Pero en Gerardo la vocación intelectual, con ser central, no agotaba la riqueza de su personalidad. Gerardo era un hombre de fe; vivía en y por la fe. Evoco nuestros diálogos, nuestros encuentros y hallo que ellos estuvieron siempre signados por una gran serenidad que sólo puede provenir de un alma que vive en la intimidad con Dios. No recuerdo un solo momento de crispación ni de nerviosismo aún en las situaciones más difíciles. Aquel teresiano Sólo Dios basta parecía haberse hecho en él hábito y encarnadura. A esta serenidad sumaba un fino sentido de la eutrapelia. Si he de evocar mis diálogos y mis encuentros intelectuales con Gerardo no puedo dejar de evocar, junto con ellos, tantas veladas, animadas con guitarra y vino, en las que regalaba a sus amigos el don de su canto y las chispas de su humor.
No puedo dejar de mencionar, tampoco, a su familia: Ana, su esposa, con quien compartió la vida familiar y universitaria y que lo acompañó, con solicitud amorosa, en la larga y dura cruz de la enfermedad; sus tres hijos, el más pequeño de apenas un año.

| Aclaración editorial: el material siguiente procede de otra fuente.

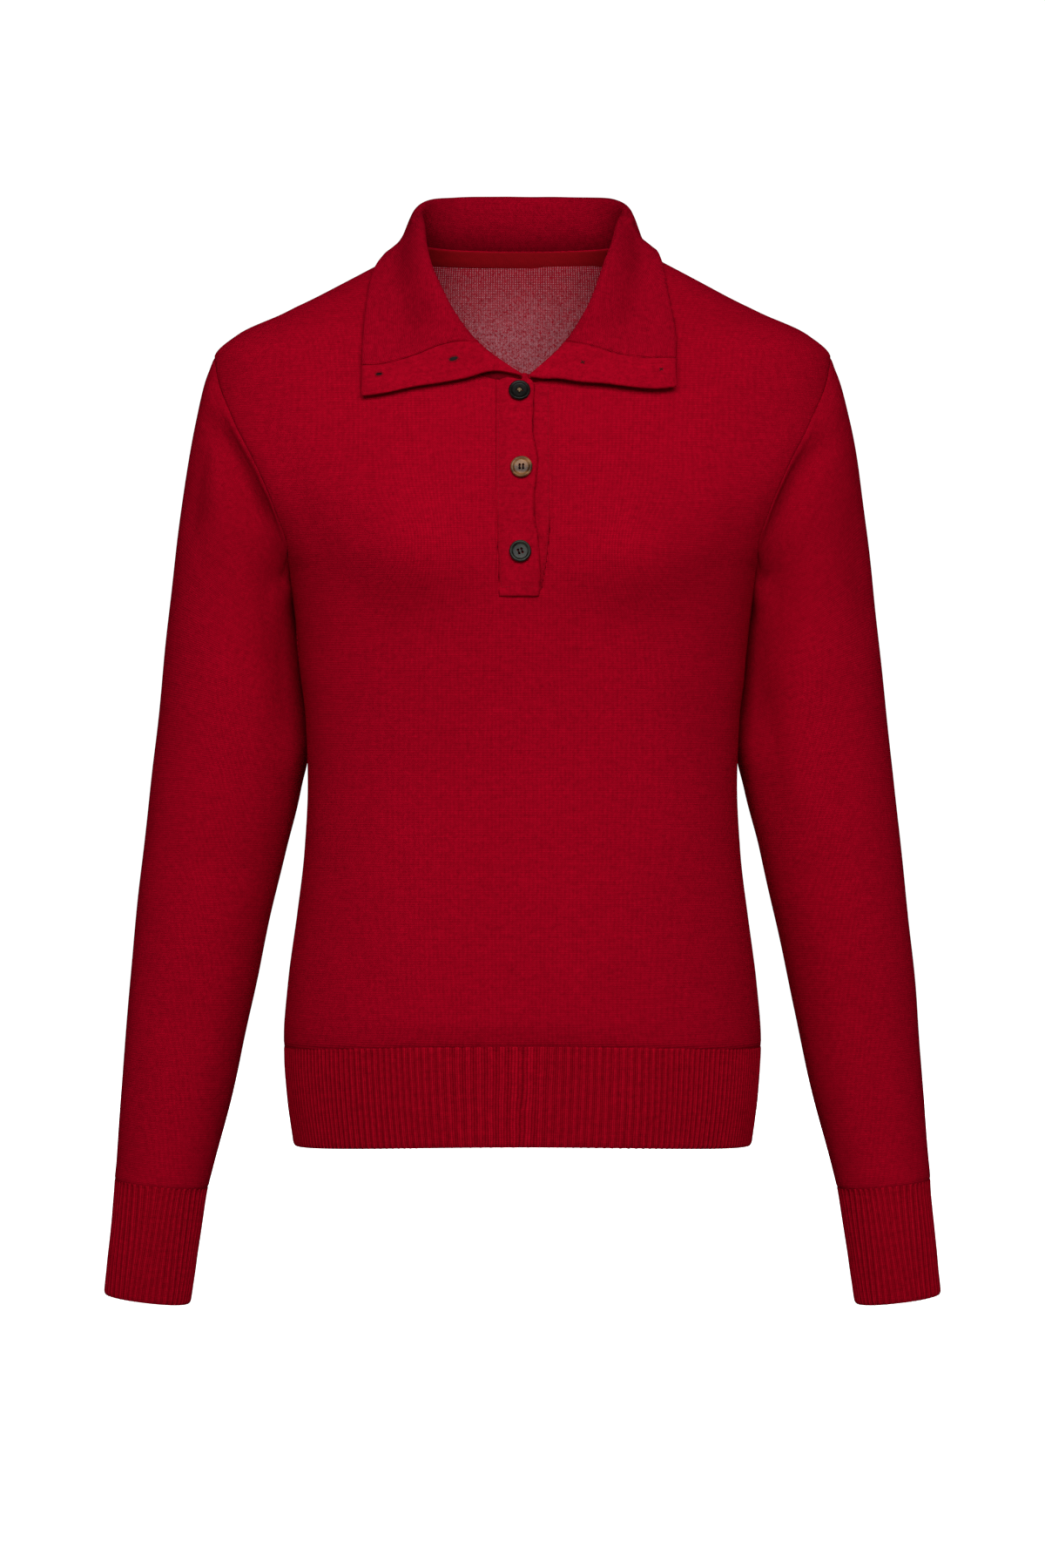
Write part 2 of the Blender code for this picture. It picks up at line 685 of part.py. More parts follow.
def add_object(name, bm, material_name, collection, smooth_angle=40):
    """A new object at the origin from a bmesh in millimetres."""
    bmesh.ops.scale(bm, vec=(MM, MM, MM), verts=bm.verts)
    mesh = bpy.data.meshes.new(name)
    bm.to_mesh(mesh)
    bm.free()
    mesh.shade_smooth()
    mesh.set_sharp_from_angle(angle=math.radians(smooth_angle))
    mesh.materials.append(material(material_name))
    obj = bpy.data.objects.new(name, mesh)
    collection.objects.link(obj)
    return obj


def cells(row_count, column_count, closed, skip=()):
    """Corner indices of a grid's cells, row by row, without the cells in `skip`."""
    found = []
    for i in range(row_count - 1):
        for j in range(column_count if closed else column_count - 1):
            if (i, j) not in skip:
                k = (j + 1) % column_count
                found.append(((i, j), (i, k), (i + 1, k), (i + 1, j)))
    return found


def shell(name, outer, inner, material_name, collection, closed=False, skip=()):
    """A wall between two grids of points, closed along all its free edges."""
    bm = bmesh.new()
    outer_verts = [[bm.verts.new(p) for p in row] for row in outer]
    inner_verts = [[bm.verts.new(p) for p in row] for row in inner]
    sides = {}
    for corners in cells(len(outer), len(outer[0]), closed, skip):
        bm.faces.new([outer_verts[i][j] for i, j in corners])
        bm.faces.new([inner_verts[i][j] for i, j in reversed(corners)])
        for a, b in zip(corners, corners[1:] + corners[:1]):
            if (b, a) in sides:
                del sides[(b, a)]
            else:
                sides[(a, b)] = True
    for edge in sides:
        # The same diagonal on both sides of a seam keeps its two rims parallel
        (ai, aj), (bi, bj) = sorted(edge)
        bm.faces.new([outer_verts[ai][aj], outer_verts[bi][bj], inner_verts[bi][bj]])
        bm.faces.new([outer_verts[ai][aj], inner_verts[bi][bj], inner_verts[ai][aj]])
    loose = [v for v in bm.verts if not v.link_faces]
    bmesh.ops.delete(bm, geom=loose, context="VERTS")
    bmesh.ops.recalc_face_normals(bm, faces=bm.faces)
    return add_object(name, bm, material_name, collection)


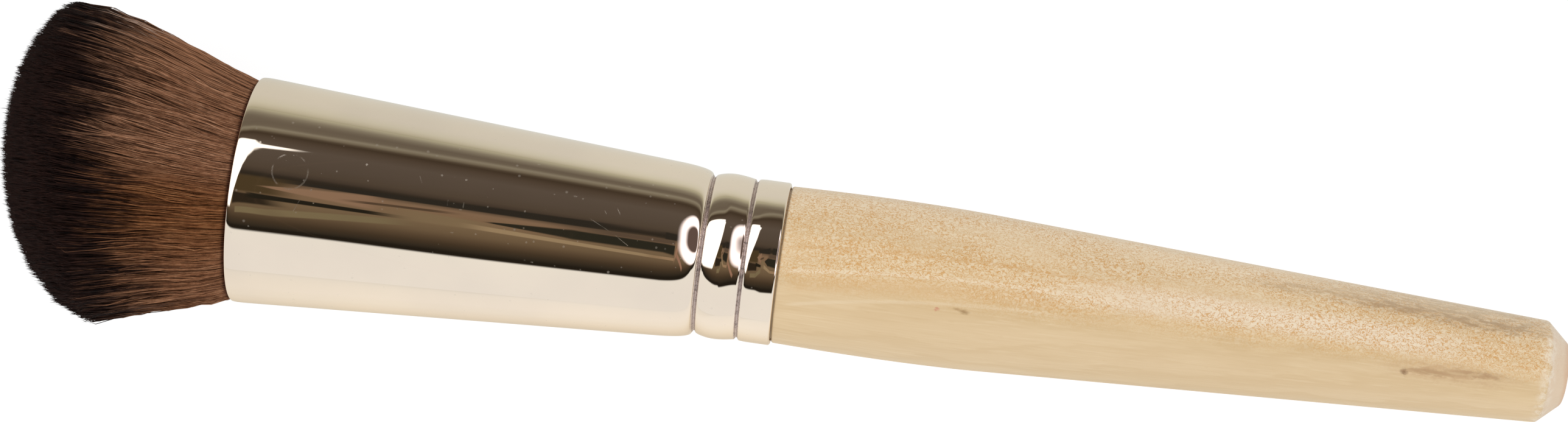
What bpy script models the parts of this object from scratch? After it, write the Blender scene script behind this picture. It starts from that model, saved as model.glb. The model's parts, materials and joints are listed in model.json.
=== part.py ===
# Foundation brush lying on its side: a turned wooden handle, a drawn and crimped metal ferrule, and a
# flared head of bristles set in glue. Lengths are in metres and +Z is up.
# The brush is modelled upright about its own axis, with the ferrule's mouth at height zero, the bristles
# above it and the handle below it. An empty then lays it on the floor, bristles towards -X.

import random
from math import atan2, cos, pi, radians, sin, sqrt, tan

import bmesh
import bpy
from mathutils import Vector

MM = 0.001

# Ferrule: outer sizes of the sheet, counted along the axis from the mouth
FERRULE_LENGTH = 55.4 * MM
MOUTH_RADIUS = 11.65 * MM
LIP_RADIUS = 0.7 * MM
SHEET_THICKNESS = 0.4 * MM
CONE_END_RADIUS = 9.03 * MM
SHOULDER_LENGTH = 3.75 * MM
CRIMP_SPACING = 4.4 * MM
END_BAND_LENGTH = 3.5 * MM
END_BAND_ROLL = 1.1 * MM
END_BAND_RADIUS = 8.42 * MM
CRIMP_WIDTH = 0.56 * MM
CRIMP_DEPTH = 0.28 * MM
FIRST_CRIMP_RADIUS = 8.22 * MM
SECOND_CRIMP_RADIUS = 8.33 * MM
BEAD_RISE = 0.28 * MM

# Handle: the tenon goes up into the ferrule, the grip hangs below it
TENON_LENGTH = 29.4 * MM
TENON_ROUND = 0.8 * MM
GRIP_LENGTH = 80.5 * MM
GRIP_TOP_RADIUS = 8.11 * MM
GRIP_TOP_ROUND = 0.25 * MM
SWELL_DISTANCE = 13.0 * MM
TAPER_DISTANCE = 21.3 * MM
TAPER_RADIUS = 8.12 * MM
BUTT_RADIUS = 5.28 * MM
BUTT_FLAT_RADIUS = 3.15 * MM
CHAMFER_LENGTH = 2.3 * MM
BUTT_ROUND = 0.6 * MM

# Glue: the bristles' slice, the plug behind it and the sleeve round the tenon
SLICE_DEPTH = 6.0 * MM
SLICE_THICKNESS = 2.0 * MM
SLEEVE_LENGTH = 15.5 * MM
GLUE_ROUND = 0.6 * MM

# Bristles: rings of three-sided strands, whose tips make a slanted dome
RING_COUNT = 8
CROWN_HEIGHT = 25.4 * MM
CROWN_DROP = 2.5 * MM
CROWN_ROLL = 6.75 * MM
CROWN_SLANT = 2.6 * MM
RIM_RADIUS = 16.45 * MM
BULGE_HEIGHT = 2.5 * MM
BULGE_RADIUS = 12.2 * MM
TIP_LENGTH = 4.5 * MM
LENGTH_SPREAD = 0.6 * MM
STRAND_GAP = 0.16 * MM
FLARE_SLOPE_SHARE = 0.2
BODY_SHARE = 0.87
RING_TURN_SHARE = 0.35
FLOOR_FLAT = 0.5 * MM

# Clearance between pieces that the real brush glues or presses together
FIT_GAP = 0.3 * MM

# Facets
SIDES = 48
ARC_STEPS = 4
GLUE_STEPS = 2
CURVE_STEPS = 8
MERGE_DISTANCE = 0.01 * MM
SMOOTH_ANGLE = radians(25)

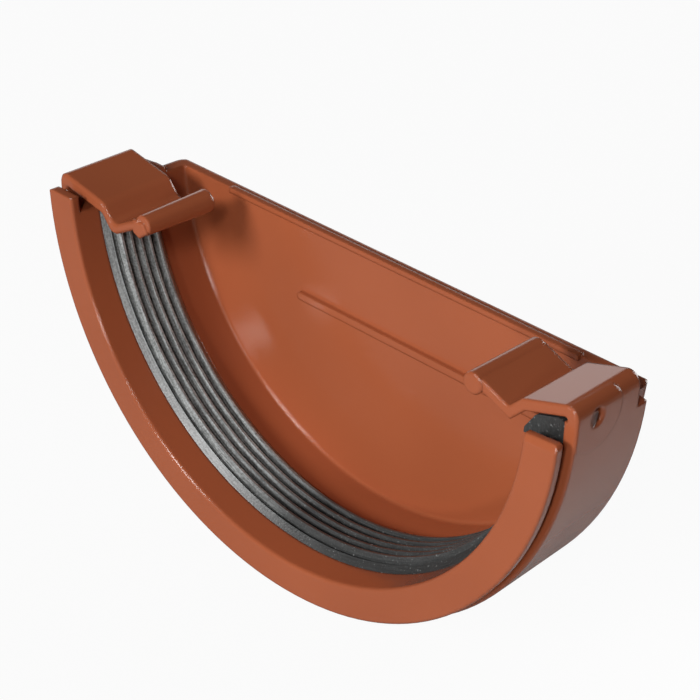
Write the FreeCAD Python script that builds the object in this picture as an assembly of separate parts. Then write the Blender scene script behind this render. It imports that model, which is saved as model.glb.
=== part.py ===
import FreeCAD, Part
import math
import os

V = FreeCAD.Vector

# Frame: X across the gutter, Y from the open mouth to the closed end, Z up
# Origin: centre of the half round, in the plane of the flange's front face

# Mouth that the gutter slides into; every other radius steps out or in from it
MOUTH_R = 62.45

# Flange ring around the mouth
FLANGE_H = 7.55
FLANGE_T = 2.0
FLANGE_LEFT_TOP = -3.9
FLANGE_RIGHT_TOP = -3.1
FLANGE_CORNER = 1.1
BEVEL_DROP = 1.4
BEVEL_RUN = 0.7
BEVEL_TILT = 5.0

# Groove outside, between the flange and the band
GROOVE_DEPTH = 4.0
GROOVE_W = 2.0

# Band that holds the seal, with the lip in front of the seal's channel
BAND_STEP = 0.8
BAND_DRAFT = 0.65
LIP_T = 3.0
LIP_LEFT_TOP = -7.5
LIP_RIGHT_TOP = -6.4
CHANNEL_WALL = 2.7
CHANNEL_LEN = 15.0
BACK_WALL = 3.0

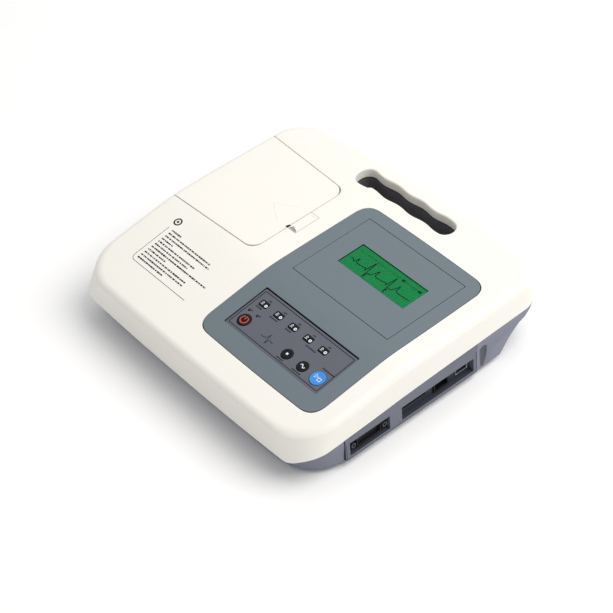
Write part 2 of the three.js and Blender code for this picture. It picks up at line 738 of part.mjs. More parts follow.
// ---------------------------------------------------------------- paper bay and printer

// The paper bay as a prism along X. Its back wall leans in at the bottom, over the sloping rear face.
function bay(x0, x1, inset, high) {
  const { half, low } = TRAY;
  const bend = 14.8;
  const profile = [
    [-half + inset, high],
    [-half + inset, low + inset],
    [half - inset * 0.6 - 11.6, low + inset],
    [half - inset, low + inset * 0.4 + bend],
    [half - inset, high],
  ];
  return prismX(profile, x0, x1);
}

function paperTray() {
  const { left, right, half, top, wall } = TRAY;
  const outer = bay(left, right, 0, top).intersect(baseRoom(GAP));
  const inner = bay(left + wall, right - wall, wall, 10);
  const exit = box(left - 5, left + 4.8, -half - 1, half + 1, -24, 10);
  const latchGap = box(right - wall - 1, right + 4, -CATCH.halfY - 3.5, CATCH.halfY + 3.5, -20.5, 0);
  const springSeat = box(right - 1, springX + 4, -5, 5, springLow - 2.4, springLow - GAP);
  return cut(join(cut(outer, inner, exit), springSeat), latchGap);
}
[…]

Por último, algo más y muy importante. Gerardo no era de aquellos intelectuales que, al decir de Peguy, pertenecen al "partido intelectual". Era un intelectual comprometido, vaciado en el recio molde espiritual del miliciano, que le venía de su amada Fasta, resumido en aquel lema "academia y borceguí". Espíritu de servicio y de entrega sin condiciones. Por eso cuando el Señor lo probó con una enfermedad terrible la aceptó con esa total disposición y esa obediencia lúcida que son propias del estilo y del espíritu de toda auténtica milicia. En la última carta que me escribió, después de darme parte de la evolución de su mal (ya irreversible) me decía: "Fuera de esto me siento muy bien, sostenido por la oración de los amigos y tratando de convertirme cada día más. La enfermedad me brinda la ocasión de envolverme en Cristo y vivir siempre más atento a los contenidos del Reino de los cielos que a los de la tierra; me hace amigo de los ángeles y de los santos... son gracias que estoy recibiendo, aunque siga siendo un simple pecador. ¿A dónde me conduce todo esto? Sólo Dios lo sabe, en sus manos me encomiendo".
Y así cumplió el último servicio que Dios le había pedido. Por eso, estoy seguro de que, al llegar al Cielo, sólo dijo, simplemente. ¡A tus órdenes, Padre!
Mario Caponnetto
Buenos Aires, 12 de agosto de 2013
Conocí a Gerardo Medina en El Camino... Gracias Doctor por esta memoria.